Si MM. CALDERON et CALDERON se disputent à forces égales la présidence, Robert MADRAZO reconnaît sa défaite au cours d'une élection qu'il qualifie de "juste, légale et légitime", son score confirmant au reste le déclin du PRI au pouvoir pendant 71 ans. Les résultats vérifient la polarisation socioéconomique (partant géographique) de la société mexicaine:
- les 2/5ème les plus riches de la population votent pour M. CALDERON, principalement répartis dans les 16 Etats du nord et de l'ouest votant en sa faveur
- le cinquième le plus pauvre vote pour M. OBRADOR, principalement réparti dans la capitale Mexico -- 60% des suffrages -- ainsi que les 16 Etats du sud et du centre votant en sa faveur
Le scrutin présidentiel a opposé trois principaux candidats (avec Patricia MERCADO et Roberto CAMPA, cinq candidats se présentaient au total; conformément à la Constitution mexicaine -- mandat présidentiel de six années non renouvelable -- le président sortant Vicente FOX ne pouvait pas se représenter):
- Andres Manuel Lopez OBRADOR (52 ans), membre du Parti de la Révolution Démocratique (créé en 1989, le PRD est un parti de gauche qui administre 5/52 Etats + Mexico et détient 52/500 sièges au Congrès avant son renouvellement). Fils de marchand, diplômé de l'Université publique autonome de Mexico, ancien maire de Mexico (jusqu'en 2005), M. OBRADOR est un populiste de gauche qui -- s'autoproclamant "candidat des pauvres" -- s'est engagé à:
- allouer 20 milliards de dollars pour un programme de travaux publics inspiré du New Deal américain
- offrir la gratuité des soins à tous
- prendre en charge les personnes âgées
- réviser la Constitution afin de permettre un recours fréquent au referendum populaire
- et réduire l'émigration à destination des Etats-Unis (4 millions de Mexicains pendant les six années du mandat de M. FOX; 20,6 millions d'individus d'origine mexicaine résident aux Etats-Unis, soit 58% de la population hispanique; 6,2 millions d'immigrés mexicains clandestins se trouvent sur le territoire américain, soit 56% de la population immigrée clandestine)
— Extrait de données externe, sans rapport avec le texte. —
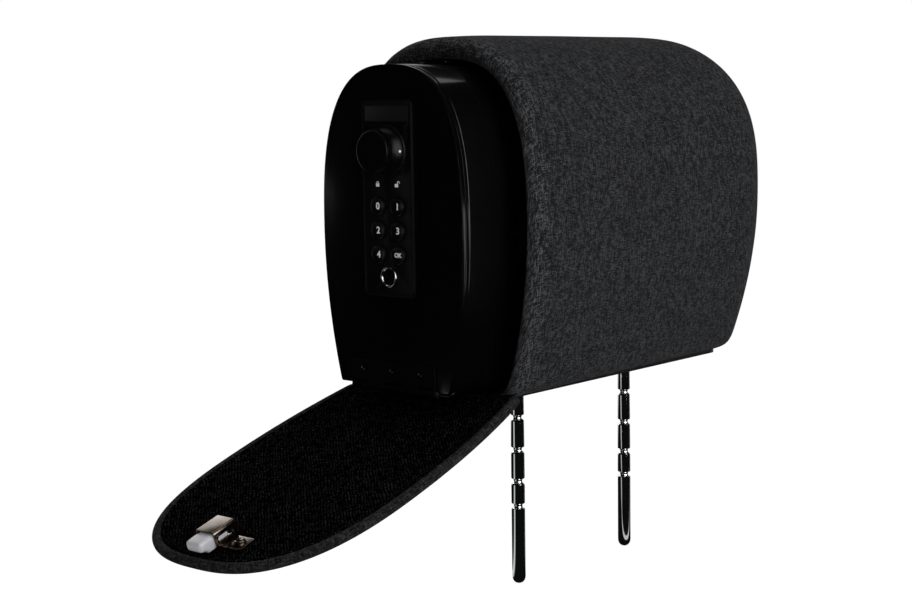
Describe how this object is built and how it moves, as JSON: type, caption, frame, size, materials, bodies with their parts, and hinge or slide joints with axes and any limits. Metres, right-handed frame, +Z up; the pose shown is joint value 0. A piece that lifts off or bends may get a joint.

- Felipe CALDERON (43 ans), membre du Parti de l'Action Nationale (créé en 1939, le PAN est un parti conservateur catholique de centre droit qui administre 10/52 Etats et détient 207/500 sièges au Congrès avant son renouvellement). Fils d'un fondateur du PAN, juriste et économiste diplômé d'une université américaine (Harvard's Kennedy School of Governement), M. CALDERON est un technocrate conservateur qui -- s'autoproclamant "le président de l'emploi" -- s'est engagé à:
- revitaliser l'investissement étranger et promouvoir le libre-échange aux fins de création d'emplois
- discipliner la fiscalité
- stabiliser la monnaie
- équilibrer le budget de l'Etat
- et mettre en oeuvre des politiques favorables au secteur des affaires
- et Roberto MADRAZO, membre du Parti Révolutionnaire Institutionnel (créé en 1929, le PRI est un parti de droite au pouvoir de 1929 à 2000 qui administre 17/52 Etats et détient 209/500 sièges au Congrès avant son renouvellement). Outre la persistance de l'image dégradée du PRI (autocratie autoritaire), la campagne de M. MADRAZO a été entachée par des accusations de corruption
Le PAN n'obtient qu'une majorité relative à la Chambre des députés et au Sénat à l'occasion du renouvellement du Congrès, ce qui impose un gouvernement minoritaire ou implique la formation d'une coalition de gouvernement avec le PRI -- lequel a perdu sa majorité relative dans les deux chambres (relégué à la 3ème place) et joue dorénavant le rôle de parti-pivot.